Problem description
Verbatim output of all the material below is required.

Raw data

▽

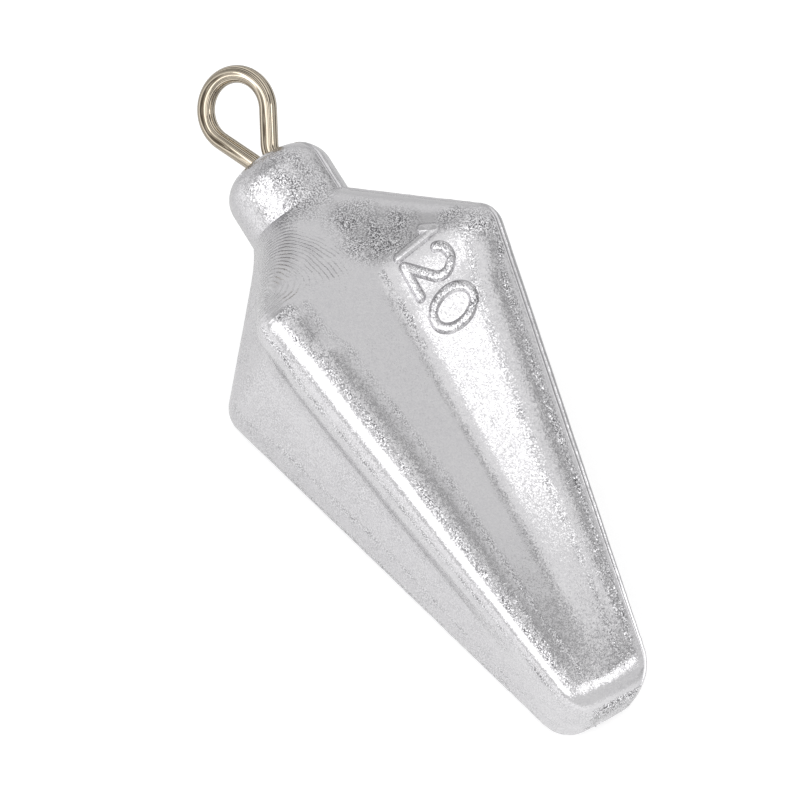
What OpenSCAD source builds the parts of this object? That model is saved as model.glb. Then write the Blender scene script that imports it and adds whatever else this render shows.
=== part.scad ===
// Cast lead fishing sinker, 120 g, lying on two of its four fins.
// The casting is drawn along its own axis, from the tip at zero to the eye,
// and is then laid down so that two fin crests rest on the floor.

/* [Casting] */
// Width across two opposite fins where their crest and upper lines meet
fin_w = 31; // [27:0.1:40]
// Height of that meeting point above the tip
shoulder_h = 39.4; // [30:0.1:60]
// Width across two opposite fins where their crest lines meet the flat tip
tip_w = 9.8; // [8.8:0.1:12]
// Angle between the upper edge of a fin and the axis
upper_angle = 48.7; // [38:0.1:58]
// Width across two opposite valleys at the shoulder
valley_w = 17.5; // [15:0.1:21]
// Width across two opposite valleys where their lines meet the flat tip
tip_valley_w = 8.2; // [6.5:0.1:8.4]
// Rounding across a fin's crest at the shoulder, and of its corner there
crest_round = 2.1; // [1:0.1:2.6]
// Rounding across a fin's crest at the tip
tip_crest_round = 0.8; // [0.5:0.1:1.5]
// Stretch of flank that each valley's hollow takes up on either side
valley_soft = 1.6; // [0.8:0.1:2.5]
// Rounding along a valley where it turns in to the neck
valley_bend = 8; // [4:0.5:12]
// Radius of the rounding where the fins turn into the flat tip
tip_round = 3.5; // [2:0.1:3.6]

/* [Neck] */
// Diameter of the neck where it leaves the fins
neck_d = 9.4; // [8:0.1:12]
// Length of the neck above the fins
neck_h = 5.8; // [4:0.1:9]
// Rounding of the neck's top edge
neck_round = 2.5; // [0.5:0.1:3]

/* [Eye] */
// Diameter of the wire
wire_d = 1.5; // [1:0.05:1.8]
// Clear width inside the ring of the eye
eye_d = 4.5; // [3.5:0.1:7]
// Height of the top of the eye above the neck
eye_reach = 9; // [8:0.1:13]
// Distance by which the ring leans to the side of its seamed fin
eye_lean = 0.3; // [0:0.05:0.6]
// Inner radius of the bends where the legs come together
leg_bend = 1.4; // [1:0.1:2]
// Gap between the two legs inside the neck
leg_gap = 0.2; // [0.1:0.05:0.6]
// Depth below the neck's top at which the legs splay
wire_depth = 11; // [9:0.5:16]
// Angle by which each leg's foot splays
foot_angle = 50; // [30:1:80]
// Straight length of the foot at the end of each leg
foot_len = 1.6; // [1:0.1:3]

/* [Mould marks] */
// Height of the parting seam above the casting
seam_h = 0.12; // [0.05:0.01:0.3]
// Width of the parting seam
seam_w = 0.5; // [0.3:0.05:1]
// Length of the cut gate on the tip, along the parting plane
gate_l = 3.6; // [2.8:0.1:3.8]
// Width of the cut gate on the tip
gate_w = 2.2; // [1.5:0.1:2.6]
// Height of the cut gate
gate_h = 0.12; // [0.05:0.01:0.4]

/* [Weight figure] */
// Height of the raised figures, on the middle of their strokes
figure_h = 3.8; // [2.5:0.1:4.4]
// Width of the figures' strokes
stroke_w = 0.8; // [0.4:0.05:1]
// Height of the figures above the flank
figure_rise = 0.3; // [0.15:0.05:0.6]
// Distance from the bottom of the valley to the foot of the figures
figure_lift = 2.1; // [1:0.1:2.6]
// Distance from the shoulder line up to the foot of the first figure
figure_back = 0.25; // [0:0.05:0.6]
// Angle by which the figures lean back
figure_lean = 10; // [0:1:15]

/* [Hidden] */
$fn = 64;

fins = 4;
fin_pitch = 360 / fins;
valley_dir = [cos(fin_pitch / 2), sin(fin_pitch / 2)];

// Slopes of the crest and valley lines against the axis
crest_slope = (fin_w - tip_w) / 2 / shoulder_h;
valley_slope = (valley_w - tip_valley_w) / 2 / shoulder_h;
upper_slope = -tan(upper_angle);
neck_r = neck_d / 2;
neck_z = shoulder_h + (neck_r - fin_w / 2) / upper_slope;
neck_top_z = neck_z + neck_h;
valley_upper_slope = (neck_r - valley_w / 2) / (neck_z - shoulder_h);
// The fins' upper faces run on a little inside the neck, and the neck inside them
root_sink_share = 0.1;
root_z = neck_z - neck_r * root_sink_share / upper_slope;
neck_sink_share = 0.35;
neck_sink = neck_h * neck_sink_share;

// Radius at height z of a line that turns at a rounded corner
function bend_run(s1, s2, rad) = rad * tan((atan(s1) - atan(s2)) / 2);
function bend_z1(z0, s1, s2, rad) = z0 - bend_run(s1, s2, rad) * cos(atan(s1));
function bend_z2(z0, s1, s2, rad) = z0 + bend_run(s1, s2, rad) * cos(atan(s2));
function bent(z, z0, r0, s1, s2, rad) =
    let (
        z1 = bend_z1(z0, s1, s2, rad),
        mid_z = z1 + rad * sin(atan(s1)),
        mid_r = r0 - s1 * (z0 - z1) - rad * cos(atan(s1))
    )
    z < z1 ? r0 + s1 * (z - z0)
    : z > bend_z2(z0, s1, s2, rad) ? r0 + s2 * (z - z0)
    : mid_r + sqrt(pow(rad, 2) - pow(z - mid_z, 2));

// Share to which a section shrinks as it rounds into the flat tip
tip_mid_r = tip_w / 2 + crest_slope * tip_round - tip_round / cos(atan(crest_slope));
tip_end_z = tip_round * (1 - sin(atan(crest_slope)));
function tip_share(z) =
    z >= tip_end_z ? 1
    : (tip_mid_r + sqrt(pow(tip_round, 2) - pow(tip_round - z, 2))) / (tip_w / 2 + crest_slope * z);

// Crest and valley radii of the casting at height z, and the crest's rounding
function mix(a, b, share) = a + (b - a) * share;
function crest_r(z) = bent(z, shoulder_h, fin_w / 2, crest_slope, upper_slope, crest_round);
function valley_r(z) = bent(z, shoulder_h, valley_w / 2, valley_slope, valley_upper_slope, valley_bend);
function crest_c(z) = mix(tip_crest_round, crest_round, min(z / shoulder_h, 1));

// Half of the angle between the flanks of a fin with a sharp crest at radius a
function wedge(a, v) = atan2(v * valley_dir[1], a - v * valley_dir[0]);
// Radius of the sharp crest whose rounding by c ends at radius r
wedge_steps = 6;
function apex(r, v, c, n = wedge_steps) =
    n == 0 ? r : r + c * (1 / sin(wedge(apex(r, v, c, n - 1), v)) - 1);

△

Problem solution
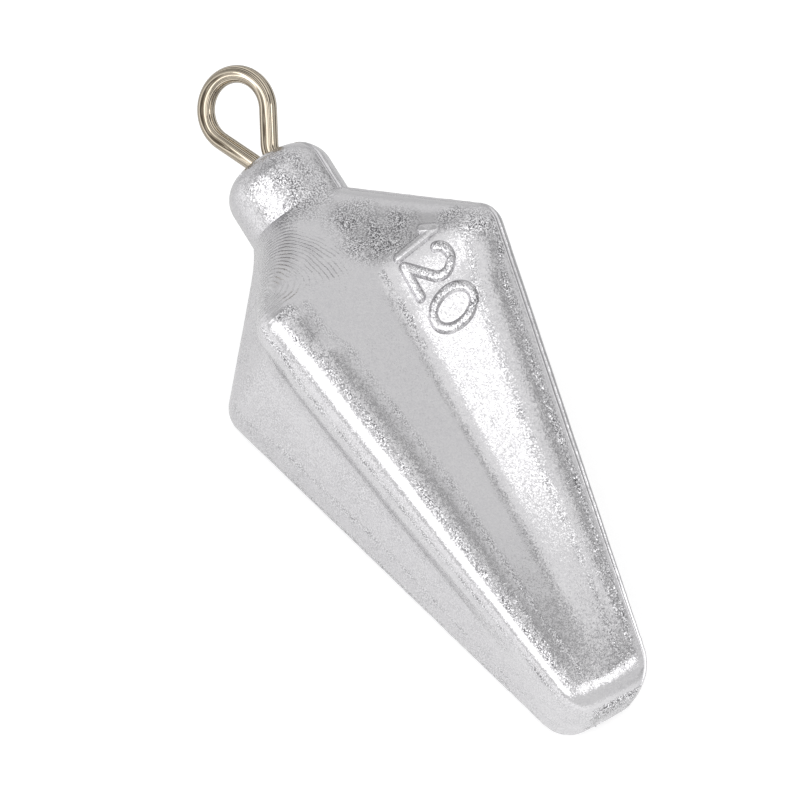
What OpenSCAD source builds the parts of this object? That model is saved as model.glb. Then write the Blender scene script that imports it and adds whatever else this render shows.
=== part.scad ===
// Cast lead fishing sinker, 120 g, lying on two of its four fins.
// The casting is drawn along its own axis, from the tip at zero to the eye,
// and is then laid down so that two fin crests rest on the floor.

/* [Casting] */
// Width across two opposite fins where their crest and upper lines meet
fin_w = 31; // [27:0.1:40]
// Height of that meeting point above the tip
shoulder_h = 39.4; // [30:0.1:60]
// Width across two opposite fins where their crest lines meet the flat tip
tip_w = 9.8; // [8.8:0.1:12]
// Angle between the upper edge of a fin and the axis
upper_angle = 48.7; // [38:0.1:58]
// Width across two opposite valleys at the shoulder
valley_w = 17.5; // [15:0.1:21]
// Width across two opposite valleys where their lines meet the flat tip
tip_valley_w = 8.2; // [6.5:0.1:8.4]
// Rounding across a fin's crest at the shoulder, and of its corner there
crest_round = 2.1; // [1:0.1:2.6]
// Rounding across a fin's crest at the tip
tip_crest_round = 0.8; // [0.5:0.1:1.5]
// Stretch of flank that each valley's hollow takes up on either side
valley_soft = 1.6; // [0.8:0.1:2.5]
// Rounding along a valley where it turns in to the neck
valley_bend = 8; // [4:0.5:12]
// Radius of the rounding where the fins turn into the flat tip
tip_round = 3.5; // [2:0.1:3.6]

/* [Neck] */
// Diameter of the neck where it leaves the fins
neck_d = 9.4; // [8:0.1:12]
// Length of the neck above the fins
neck_h = 5.8; // [4:0.1:9]
// Rounding of the neck's top edge
neck_round = 2.5; // [0.5:0.1:3]

/* [Eye] */
// Diameter of the wire
wire_d = 1.5; // [1:0.05:1.8]
// Clear width inside the ring of the eye
eye_d = 4.5; // [3.5:0.1:7]
// Height of the top of the eye above the neck
eye_reach = 9; // [8:0.1:13]
// Distance by which the ring leans to the side of its seamed fin
eye_lean = 0.3; // [0:0.05:0.6]
// Inner radius of the bends where the legs come together
leg_bend = 1.4; // [1:0.1:2]
// Gap between the two legs inside the neck
leg_gap = 0.2; // [0.1:0.05:0.6]
// Depth below the neck's top at which the legs splay
wire_depth = 11; // [9:0.5:16]
// Angle by which each leg's foot splays
foot_angle = 50; // [30:1:80]
// Straight length of the foot at the end of each leg
foot_len = 1.6; // [1:0.1:3]

/* [Mould marks] */
// Height of the parting seam above the casting
seam_h = 0.12; // [0.05:0.01:0.3]
// Width of the parting seam
seam_w = 0.5; // [0.3:0.05:1]
// Length of the cut gate on the tip, along the parting plane
gate_l = 3.6; // [2.8:0.1:3.8]
// Width of the cut gate on the tip
gate_w = 2.2; // [1.5:0.1:2.6]
// Height of the cut gate
gate_h = 0.12; // [0.05:0.01:0.4]

/* [Weight figure] */
// Height of the raised figures, on the middle of their strokes
figure_h = 3.8; // [2.5:0.1:4.4]
// Width of the figures' strokes
stroke_w = 0.8; // [0.4:0.05:1]
// Height of the figures above the flank
figure_rise = 0.3; // [0.15:0.05:0.6]
// Distance from the bottom of the valley to the foot of the figures
figure_lift = 2.1; // [1:0.1:2.6]
// Distance from the shoulder line up to the foot of the first figure
figure_back = 0.25; // [0:0.05:0.6]
// Angle by which the figures lean back
figure_lean = 10; // [0:1:15]

/* [Hidden] */
$fn = 64;

fins = 4;
fin_pitch = 360 / fins;
valley_dir = [cos(fin_pitch / 2), sin(fin_pitch / 2)];

// Slopes of the crest and valley lines against the axis
crest_slope = (fin_w - tip_w) / 2 / shoulder_h;
valley_slope = (valley_w - tip_valley_w) / 2 / shoulder_h;
upper_slope = -tan(upper_angle);
neck_r = neck_d / 2;
neck_z = shoulder_h + (neck_r - fin_w / 2) / upper_slope;
neck_top_z = neck_z + neck_h;
valley_upper_slope = (neck_r - valley_w / 2) / (neck_z - shoulder_h);
// The fins' upper faces run on a little inside the neck, and the neck inside them
root_sink_share = 0.1;
root_z = neck_z - neck_r * root_sink_share / upper_slope;
neck_sink_share = 0.35;
neck_sink = neck_h * neck_sink_share;

// Radius at height z of a line that turns at a rounded corner
function bend_run(s1, s2, rad) = rad * tan((atan(s1) - atan(s2)) / 2);
function bend_z1(z0, s1, s2, rad) = z0 - bend_run(s1, s2, rad) * cos(atan(s1));
function bend_z2(z0, s1, s2, rad) = z0 + bend_run(s1, s2, rad) * cos(atan(s2));
function bent(z, z0, r0, s1, s2, rad) =
    let (
        z1 = bend_z1(z0, s1, s2, rad),
        mid_z = z1 + rad * sin(atan(s1)),
        mid_r = r0 - s1 * (z0 - z1) - rad * cos(atan(s1))
    )
    z < z1 ? r0 + s1 * (z - z0)
    : z > bend_z2(z0, s1, s2, rad) ? r0 + s2 * (z - z0)
    : mid_r + sqrt(pow(rad, 2) - pow(z - mid_z, 2));

// Share to which a section shrinks as it rounds into the flat tip
tip_mid_r = tip_w / 2 + crest_slope * tip_round - tip_round / cos(atan(crest_slope));
tip_end_z = tip_round * (1 - sin(atan(crest_slope)));
function tip_share(z) =
    z >= tip_end_z ? 1
    : (tip_mid_r + sqrt(pow(tip_round, 2) - pow(tip_round - z, 2))) / (tip_w / 2 + crest_slope * z);

// Crest and valley radii of the casting at height z, and the crest's rounding
function mix(a, b, share) = a + (b - a) * share;
function crest_r(z) = bent(z, shoulder_h, fin_w / 2, crest_slope, upper_slope, crest_round);
function valley_r(z) = bent(z, shoulder_h, valley_w / 2, valley_slope, valley_upper_slope, valley_bend);
function crest_c(z) = mix(tip_crest_round, crest_round, min(z / shoulder_h, 1));

// Half of the angle between the flanks of a fin with a sharp crest at radius a
function wedge(a, v) = atan2(v * valley_dir[1], a - v * valley_dir[0]);
// Radius of the sharp crest whose rounding by c ends at radius r
wedge_steps = 6;
function apex(r, v, c, n = wedge_steps) =
    n == 0 ? r : r + c * (1 / sin(wedge(apex(r, v, c, n - 1), v)) - 1);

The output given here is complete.